My contention is simple: the problem of unemployment or perhaps more accurately, procuring employment suitable and commensurate to a student's education, is not something we're going to be able to fix simply by suggesting there is a breakdown between the curriculum a student goes through, the education system they come from, and their seeming lack of "skills" in terms of hacking the job market. This is a very simplistic reading which doesn't, among other factors, account for the shape-shifting nature of industries - across sectors -  in the hyper-globalising landscape of today: what are the jobs that await these students? What do they demand of an individual? What is the philosophy that underpins them? Are they meant to provide job-satisfaction? Is that a possibility at all, given that most industries today subscribe to (and stem from) the extractive neoliberal paradigm? To let the needs of the market dictate changes in curricula without filtering what it is they seek would wreck havoc. It is vital to remember that education runs the risk of being diminished considerably if it is calibrated in this utilitarian a fashion. We see this already in the low intake and funding cuts forced on Humanities and Social Science Departments world over because they are viewed as frivolous or worse, bourgeois, because they are not seen as being able to equip students with the immediate skills they need to enter the world of work. Since when did education become about just that anyway? Sadly, this isn't a rhetorical question. There is an answer: it became about little else when education became privatised. Monetised. Commoditised. When students had to start taking enormous loans to "buy" themselves entry into the institutions (and networks) that would get them campus placements on the other side of their time with us. When students started thinking of education in terms of that curious phrase I encountered a few years ago, Return on Investment (ROI), giving rise to the specious sense of entitlement which marks so many exchanges in academic institutions today. This is the kind of brute neoliberal logic which forces institutions to constantly bear the demands of the industry they must cater to in mind when designing an educational philosophy or policy, which, as educators, we are then charged with translating into curriculum and classroom practice.

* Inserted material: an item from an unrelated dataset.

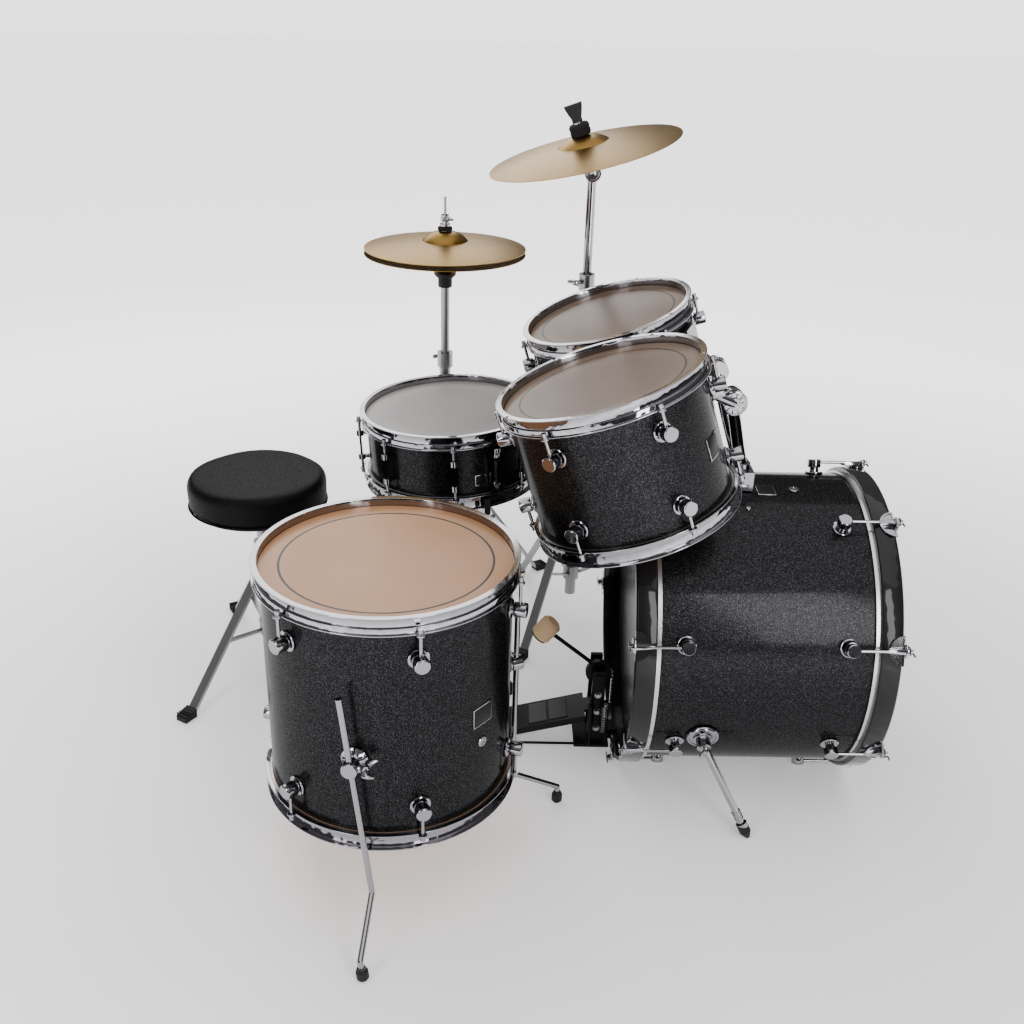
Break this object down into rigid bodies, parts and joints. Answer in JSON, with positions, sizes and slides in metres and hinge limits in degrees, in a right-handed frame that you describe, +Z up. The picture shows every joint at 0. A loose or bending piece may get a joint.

I genuinely don't believe that this malaise affects Millennials alone, but they are the ones who've borne the brunt of the privatisation of education most. The Millennials are the ones who've had to incur the loans they'll spend years repaying, many in jobs which may not, by and large, be particularly satisfying (where they're not actively soul-crushing). Perhaps it is time to revisit what we define as success; what drives people to court debt to become part of a system which extracts punishing costs from those who would be in it; and most importantly, what awaits them on the other side. I know only this: an extractive economy isn't sustainable. Ironically, it makes the least business sense. And you're hearing it from a Humanities major first.